Zinsmeister is a graduate of Yale University in New Haven, Connecticut and has also studied history at Trinity College, Dublin, Ireland. While in college, he won national rowing championships in both the U.S. and Ireland. His first job in Washington was as a legislative assistant to U.S. Senator Daniel Patrick Moynihan, a New York Democrat. He was the J. B. Fuqua Fellow at the American Enterprise Institute. His writing has appeared in The Atlantic Monthly, Reader's Digest, the Wall Street Journal and other publications.

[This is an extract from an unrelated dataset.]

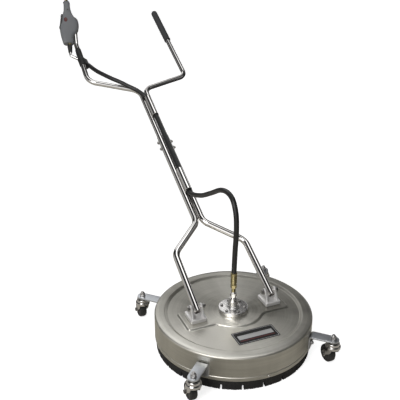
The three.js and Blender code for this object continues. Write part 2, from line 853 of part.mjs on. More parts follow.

Before becoming the White House Domestic Policy Adviser, he was Editor in Chief from 1994 to 2006 of The American Enterprise, a national magazine covering politics, business, and culture.[1] He wrote many articles for that publication, and reported stories from many parts of the U.S. and around the world, including covering the war in Iraq as an embedded journalist.

He also covered the 2003 invasion of Iraq as an embedded journalist and shot a documentary film about soldiers in Iraq, called "WARRIORS", for PBS. He wrote three books of Iraq reporting: Boots on the Ground: A Month with the 82nd Airborne in the Battle for Iraq, Dawn Over Baghdad: How the U.S. Military is Using Bullets and Ballots to Remake Iraq, and Combat Zone: True Tales of G.I.s in Iraq (a non-fiction graphic novel from Marvel Comics). He edited a book on world population trends, and edited and contributed to a collection of non-fiction short stories.

A sixth-generation resident of upstate New York, Zinsmeister lives in the village of Cazenovia in Madison County near Ithaca, with his wife and three children.